Une formule de donnant-donnant fait débat et reste à trouver, associant des objectifs de réformes structurelles propres à chaque pays à des contreparties : « incitations financières » sous forme d’accès à des financements à un taux préférentiel pour des programmes d’investissement, ou bien allongement du calendrier de réduction du déficit public. Celle-ci passerait donc au second plan derrière les réformes structurelles, considérées comme la clé du retour de la croissance. Les modalités de cette inflexion à débattre, dans le cadre d’un rapport de force sous leadership allemand.
C’est un pas de plus vers une intégration économique européenne, dont l’orientation est tracée d’avance et dont il s’agirait de faire avaliser la mise en œuvre détaillée par les parlements nationaux ; des « partenaires sociaux » pourraient également signer les contrats prévus. Le tout afin de contourner l’écueil prévisible du rejet montant d’une Troïka symbolisant l’expression d’un pouvoir discrétionnaire – et non élu – composée des représentants de la Commission européenne, de la BCE et du FMI. Le projet parle élégamment « d’appropriation » par les États membres des réformes : en d’autres termes, la victime doit accepter le verdict, comme lors des grands procès staliniens des années 30, quel modèle, quel progrès démocratique !

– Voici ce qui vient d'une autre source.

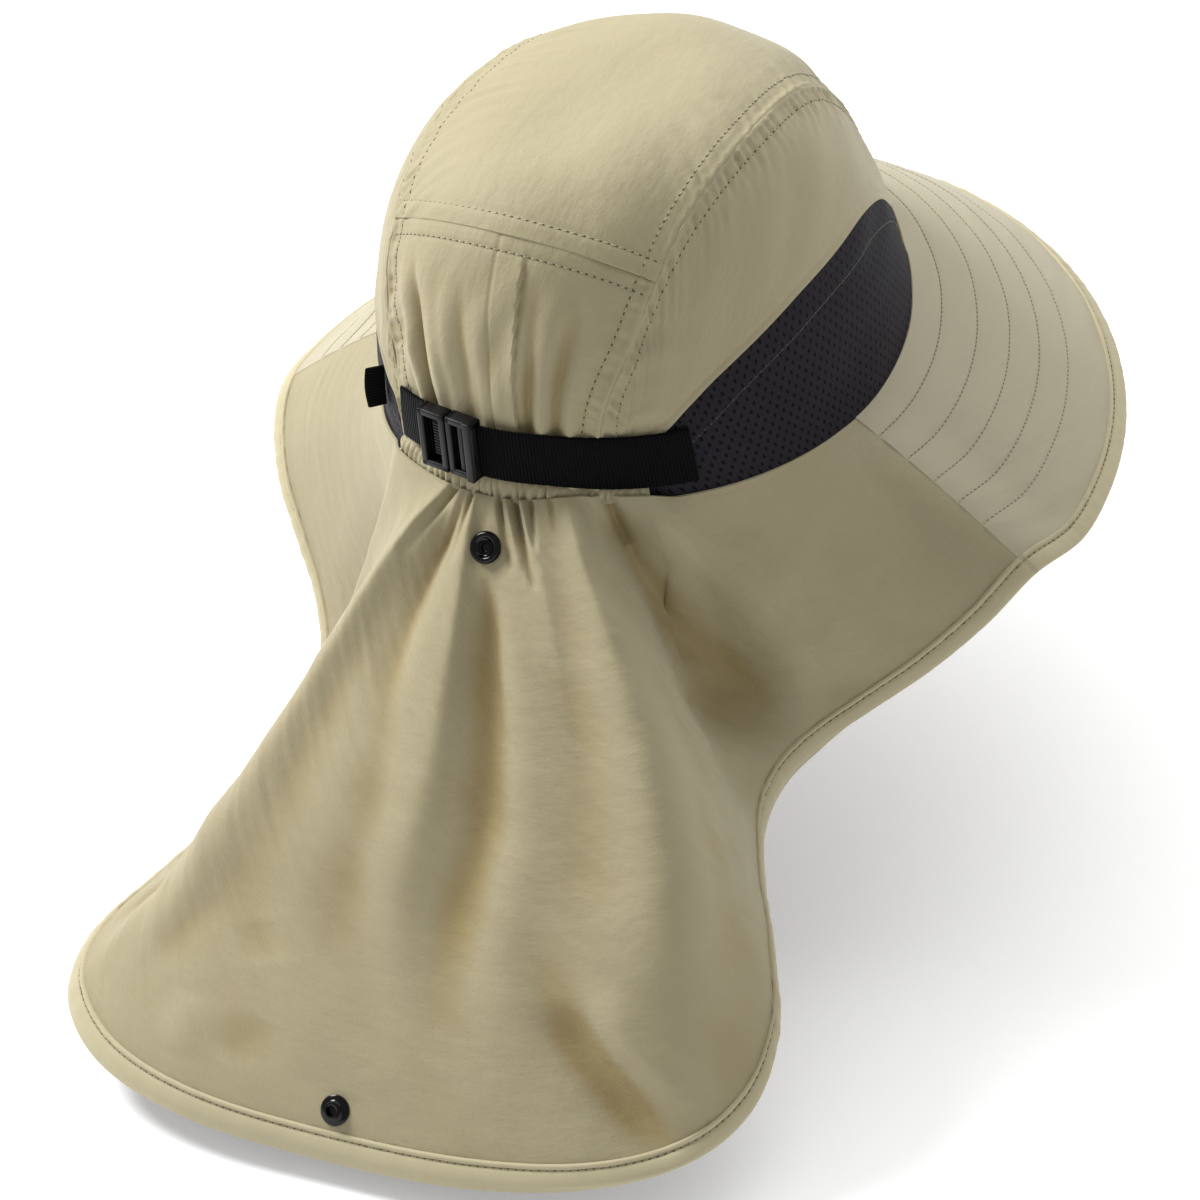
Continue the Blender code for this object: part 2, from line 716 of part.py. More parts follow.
def make_elastic_casing(material):
    clear = math.radians(CASING_END_CLEAR)
    start = mesh_back_angle(-1) - clear
    end = mesh_back_angle(1) + clear - 2 * math.pi
    angles = np.linspace(start, end, CASING_STEPS + 1)
    share = np.linspace(0.0, 1.0, CASING_STEPS + 1)
    ripple = CASING_GATHER * np.cos(share * CASING_GATHERS * 2 * math.pi)
    turns = np.linspace(0.0, 2 * math.pi, 8, endpoint=False)
    sections = []
    for angle, swell in zip(angles, ripple):
        foot = crown_at(np.array(angle), np.array(0.0))
        low = casing_lower_edge(angle)
        high = base_height(angle) + CASING_RISE + CASING_HEIGHT / 2
        foot[2] = (low + high) / 2
        outward = unit(foot * np.array([CROWN_HALF_WIDTH ** -2, CROWN_BACK ** -2, 0.0]))
        out = CASING_THICKNESS / 2 + swell
        upward = np.array([0.0, 0.0, (high - low) / 2])
        ring = [foot + outward * (out * math.cos(turn)) + upward * math.sin(turn) for turn in turns]
        sections.append(ring)
    return add_tube("elastic_casing", np.array(sections), material)


def strap_sections(start_angle, end_angle, sit_start, sit_end, climb_start, steps):
    """Webbing that lies on the crown and rises off it where it meets the buckle."""
    share = np.linspace(0.0, 1.0, steps + 1)
    climb = STRAP_CLIMB * (climb_start + (1 - climb_start) * share ** 2)
    low = share_for_rise(STRAP_RISE + climb)
    high = share_for_rise(STRAP_RISE + climb + STRAP_HEIGHT)
    angle = np.radians(start_angle + (end_angle - start_angle) * share)
    sit = sit_start + (sit_end - sit_start) * smooth_step(0.55, 1.0, share)
    corners = ((low, 0.0), (high, 0.0), (high, 1.0), (low, 1.0))
    rings = [crown_lift(angle, height, sit + face * STRAP_THICKNESS) for height, face in corners]
    return np.stack(rings, axis=1)


def angle_of_side(offset):
    """Angle round the back of a point this far to the left of the middle."""
    return 180.0 - math.degrees(math.asin(offset / CROWN_HALF_WIDTH))


def make_straps(material):
    start = angle_of_side(BUCKLE_CENTRE - BUCKLE_LENGTH / 2 - GAP) - 360.0
    right = strap_sections(STRAP_RIGHT_ANGLE, start, STRAP_LIFT, STRAP_LIFT + STRAP_SIT, 0.0, STRAP_STEPS)
    add_tube("strap_right", right, material)
    end = angle_of_side(BUCKLE_CENTRE + BUCKLE_LENGTH / 2 + GAP)
    left = strap_sections(STRAP_LEFT_ANGLE, end, STRAP_LIFT, STRAP_LIFT + STRAP_SIT, 1.0, STRAP_STEPS // 4)
    add_tube("strap_left", left, material)


def buckle_frame():
    """Matrix of the buckle: X across to the wearer's right, Y up the crown, Z outward."""
    angle = np.array(math.radians(angle_of_side(BUCKLE_CENTRE)))
    middle = np.array(share_for_rise(STRAP_RISE + STRAP_CLIMB + STRAP_HEIGHT / 2))
    centre = crown_lift(angle, middle, np.array(STRAP_LIFT))
    upper = crown_lift(angle, middle + 0.02, np.array(STRAP_LIFT))
    outer = crown_lift(angle, middle, np.array(STRAP_LIFT + 0.001))
    outward = unit(outer - centre)
    up = unit(upper - centre)
    up = unit(up - outward * float(up @ outward))
    across = np.cross(up, outward)
    matrix = Matrix.Identity(4)
    for column, axis in enumerate((across, up, outward)):
        for row in range(3):
            matrix[row][column] = axis[row]
    for row in range(3):
        matrix[row][3] = centre[row]
    return matrix


def add_box(name, low, high, material=None):
    points = [(x, y, z) for x in (low[0], high[0]) for y in (low[1], high[1]) for z in (low[2], high[2])]
    faces = [(0, 1, 3, 2), (4, 6, 7, 5), (0, 4, 5, 1), (2, 3, 7, 6), (0, 2, 6, 4), (1, 5, 7, 3)]
    mesh = bpy.data.meshes.new(name)
    mesh.from_pydata(points, [], faces)
    if material:
        mesh.materials.append(material)
    item = bpy.data.objects.new(name, mesh)
    bpy.context.scene.collection.objects.link(item)
    return item


def cut(item, cutter, matrix):
    cutter.matrix_world = matrix
    cutter.hide_render = True
    cutter.display_type = "WIRE"
    modifier = item.modifiers.new("cut_" + cutter.name, "BOOLEAN")
    modifier.operation = "DIFFERENCE"
    modifier.solver = "EXACT"
    modifier.object = cutter


def round_edges(item):
    modifier = item.modifiers.new("soft_edges", "BEVEL")
    modifier.width = BUCKLE_BEVEL
    modifier.segments = 1
    modifier.limit_method = "ANGLE"


def make_buckle(material):
    """Two halves side by side, the left with a window and the right with two slots."""
    matrix = buckle_frame()
    half = BUCKLE_LENGTH / 2
    tall = BUCKLE_HEIGHT / 2
    through = BUCKLE_THICKNESS * 2
    left = add_box("buckle_left", (-half, -tall, 0.0), (-GAP / 2, tall, BUCKLE_THICKNESS), material)
    left.matrix_world = matrix
    round_edges(left)
    window = add_box("window_cut", (BUCKLE_WALL - half, BUCKLE_WALL - tall, -through),
                     (-BUCKLE_WALL, tall - BUCKLE_WALL, through))
    cut(left, window, matrix)
    right = add_box("buckle_right", (GAP / 2, -tall, 0.0), (half, tall, BUCKLE_THICKNESS), material)
    right.matrix_world = matrix
    round_edges(right)
    slot = (half - 3 * BUCKLE_WALL) / 2
    for index, start in enumerate((BUCKLE_WALL, 2 * BUCKLE_WALL + slot)):
        opening = add_box(f"slot_cut_{index}", (start, BUCKLE_WALL - tall, -through),
                          (start + slot, tall - BUCKLE_WALL, through))
        cut(right, opening, matrix)


# Snap and label


def surface_frame(section, down, clear):
    """Matrix of a piece that sits on the flap: Z along the cloth's normal, Y down the flap."""
    reach = 0.03
    round_rim = skirt(section + 10 * reach, down) - skirt(section - 10 * reach, down)
    along = unit(skirt(section, down + reach) - skirt(section, down - reach))
    normal = unit(np.cross(round_rim, along))
    across = np.cross(along, normal)
    point = skirt(section, down) + normal * clear
    matrix = Matrix.Identity(4)
    for column, axis in enumerate((across, along, normal)):
        for row in range(3):
            matrix[row][column] = axis[row]
    for row in range(3):
        matrix[row][3] = point[row]
    return matrix


def add_turned(name, profile, sides, material, matrix):
    """Body of revolution whose profile starts and ends on its axis."""
    points = []
    rings = []
    for radius, height in profile:
        if radius == 0:
            rings.append([len(points)])
            points.append((0.0, 0.0, height))
        else:
            rings.append(list(range(len(points), len(points) + sides)))
            points += [(radius * math.cos(2 * math.pi * side / sides),
                        radius * math.sin(2 * math.pi * side / sides), height) for side in range(sides)]
    faces = []
    for low, high in zip(rings, rings[1:]):
        for side in range(sides):
            after = (side + 1) % sides
            lower = [low[side % len(low)], low[after % len(low)]]
            upper = [high[after % len(high)], high[side % len(high)]]
            faces.append(list(dict.fromkeys(lower + upper)))
    item = add_mesh(name, points, faces, material)
    item.matrix_world = matrix
    return item


def make_snaps(material):
    clear = FLAP_THICKNESS / 2 + SNAP_CLEAR
    radius = SNAP_DIAMETER / 2
    bore = SOCKET_BORE / 2
    socket = (
        (0.0, 0.0),
        (radius * 0.92, 0.0),
        (radius, SOCKET_HEIGHT * 0.35),
        (radius * 0.86, SOCKET_HEIGHT),
        (bore * 1.35, SOCKET_HEIGHT),
        (bore, SOCKET_HEIGHT * 0.8),
        (bore, SOCKET_HEIGHT * 0.4),
        (0.0, SOCKET_HEIGHT * 0.4),
    )
    socket_frame = surface_frame(SOCKET_SECTION, SOCKET_PLACE, clear)
    add_turned("snap_socket", socket, 20, material, socket_frame)
    flange = STUD_FLANGE / 2
    post = STUD_POST / 2
    stud = (
        (0.0, 0.0),
        (flange, 0.0),
        (flange, STUD_HEIGHT * 0.22),
        (post * 1.15, STUD_HEIGHT * 0.36),
        (post * 0.92, STUD_HEIGHT * 0.55),
        (post, STUD_HEIGHT * 0.82),
        (post * 0.9, STUD_HEIGHT),
        (STUD_BORE / 2, STUD_HEIGHT),
        (STUD_BORE / 2, STUD_HEIGHT * 0.5),
        (0.0, STUD_HEIGHT * 0.5),
    )
    stud_frame = surface_frame(STUD_SECTION, STUD_PLACE, clear)
    add_turned("snap_stud", stud, 20, material, stud_frame)


def make_label_tab(material):
    """Small folded tab that stands out from the left mesh band."""
    angle = math.radians(TAB_ANGLE)
    low = share_for_rise(TAB_RISE)
    high = share_for_rise(TAB_RISE + TAB_HEIGHT)
    turn = TAB_THICKNESS / CROWN_BACK
    corners = ((low, 0.0), (high, 0.0), (high, 1.0), (low, 1.0))
    ends = []
    for place in (angle, angle + turn):
        ends.append([crown_lift(np.array(place), np.array(height), np.array(GAP + out * TAB_REACH))
                     for height, out in corners])
    return add_tube("label_tab", np.array(ends), material)


def build():
    clear_scene()
    cloth = make_material("khaki_cloth", (0.56, 0.50, 0.35), 0.75)
    brim_cloth = make_material("brim_cloth", (0.55, 0.52, 0.41), 0.7)
    rim_cloth = make_material("rim_cloth", (0.53, 0.47, 0.31), 0.75)
    mesh_cloth = make_material("dark_mesh", (0.045, 0.040, 0.050), 0.7)
    webbing = make_material("black_webbing", (0.012, 0.012, 0.014), 0.6)
    plastic = make_material("black_plastic", (0.020, 0.021, 0.025), 0.42)
    enamel = make_material("black_enamel", (0.008, 0.008, 0.009), 0.22, 0.6)
    make_crown_top(cloth)
    make_crown_back(cloth)
    for word, side in (("left", 1), ("right", -1)):
        make_crown_side("crown_side_" + word, side, cloth)
        make_mesh_band("mesh_band_" + word, side, mesh_cloth)
    make_brim(brim_cloth)
    make_neck_flap(cloth)
    make_edge_binding(rim_cloth)
    make_elastic_casing(cloth)
    make_straps(webbing)
    make_buckle(plastic)
    make_snaps(enamel)
    make_label_tab(webbing)
    bpy.context.view_layer.update()


build()
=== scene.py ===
"""The flap sun hat as the photo shows it: sewn cloth, mesh, webbing, buckle and snaps.

Metres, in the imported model's frame: the origin is the middle of the head opening, +Z is
up, the brim points to -Y, the flap hangs to +Y and the wearer's left is +X. Angles go
round the crown from the front, and the wearer's left is +90 degrees.
"""
import math

import bmesh
import bpy
import numpy as np
from mathutils import Matrix, Vector


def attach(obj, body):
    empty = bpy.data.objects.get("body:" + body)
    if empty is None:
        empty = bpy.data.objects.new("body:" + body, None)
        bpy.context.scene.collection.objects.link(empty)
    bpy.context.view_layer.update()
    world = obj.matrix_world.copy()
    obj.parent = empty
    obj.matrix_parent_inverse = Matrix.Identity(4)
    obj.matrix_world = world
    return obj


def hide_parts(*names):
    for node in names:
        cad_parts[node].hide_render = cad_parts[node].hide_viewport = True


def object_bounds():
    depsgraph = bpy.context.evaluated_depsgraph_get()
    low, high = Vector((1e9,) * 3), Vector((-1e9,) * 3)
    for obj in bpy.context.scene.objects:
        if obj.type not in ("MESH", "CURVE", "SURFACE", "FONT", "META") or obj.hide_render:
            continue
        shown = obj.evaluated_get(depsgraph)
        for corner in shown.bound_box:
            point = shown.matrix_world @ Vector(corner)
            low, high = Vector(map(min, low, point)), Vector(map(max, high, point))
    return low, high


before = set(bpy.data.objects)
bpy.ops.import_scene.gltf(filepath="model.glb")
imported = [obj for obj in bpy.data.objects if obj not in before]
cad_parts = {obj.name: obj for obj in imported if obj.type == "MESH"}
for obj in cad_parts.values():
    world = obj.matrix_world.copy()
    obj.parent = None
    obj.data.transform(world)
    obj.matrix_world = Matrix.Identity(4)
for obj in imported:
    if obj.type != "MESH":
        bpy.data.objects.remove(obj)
cad_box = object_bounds()

# Camera of the photo: turn and lift round the hat, roll, distance, pixels per metre in a
# 1200 pixel picture, and the pixel where the origin lies
CAMERA_TURN = 33.42
CAMERA_LIFT = 35.10
CAMERA_ROLL = -5.77
CAMERA_DISTANCE = 1.5671
PIXELS_PER_METRE = 2859.5
ORIGIN_PIXEL = (652.19, 330.58)
PICTURE_SIDE = 1200
SENSOR_WIDTH = 36.0

# Crown, as in the part
CROWN_HALF_WIDTH = 0.0876
CROWN_FRONT = 0.1048
CROWN_BACK = 0.1108
CROWN_HEIGHT = 0.1078
CROWN_LEAN = 0.0184
CROWN_WIDTH_CURVE = 0.52
CROWN_HEIGHT_CURVE = 0.98
CROWN_PINCH = 0.03
BASE_FRONT_RISE = 0.0145
BASE_SIDE_DIP = 0.0152
STRIP_HALF_WIDTH = 0.0536
BACK_SEAM_PLACE = 0.49
BACK_FOOT_RISE = 0.0079
MESH_RISE = 0.0592
MESH_FRONT_ANGLE = 47.0
MESH_BACK_ANGLE = 145.0
MESH_LEFT_TURN = 8.0
CLOTH = 0.0010

# Brim, flap and rim band, as in the part
BRIM_FRONT_REACH = 0.0738
BRIM_SIDE_REACH = 0.0733
BRIM_LEFT_SHARE = 0.915
BRIM_FRONT_DROP = 0.0316
BRIM_SIDE_DROP = 0.0496
BRIM_END_ANGLE = 97.0
BRIM_THICKNESS = 0.0018
BRIM_CROWN = 0.0030
FOOT_CLEAR = 0.0009
FLAP_HALF_WIDTH = 0.1300
FLAP_REACH = 0.2500
FLAP_DROP = 0.1800
FLAP_THICKNESS = 0.0012
FLAP_FOLD = 0.0060
FLAP_SWELL = 0.0100
RIM_WIDTH = 0.0080
RIM_CLEAR = 0.0005
RIM_LAP = 0.0006
FOOT_TUCK = -0.0018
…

Habillé du vocable solidaire, ce nouveau mécanisme systématiserait le dispositif mis progressivement en place avec les pays assujettis aux rigueurs des plans de sauvetage, dont les leçons sont tirées, son caractère plus ou moins contraignant restant à définir. Les services d’Herman van Rompuy, le président de l’Union européenne, sont à la tâche afin d’arrondir les angles et les hauts fonctionnaires s’affairent afin de trouver la mise en musique qui pourra faire consensus. La tournée de François Hollande en Italie et en Espagne n’avait pas d’autre objectif que de tenter de créer un groupe de pression permettant de contrebalancer le poids du gouvernement allemand dans les négociations à venir…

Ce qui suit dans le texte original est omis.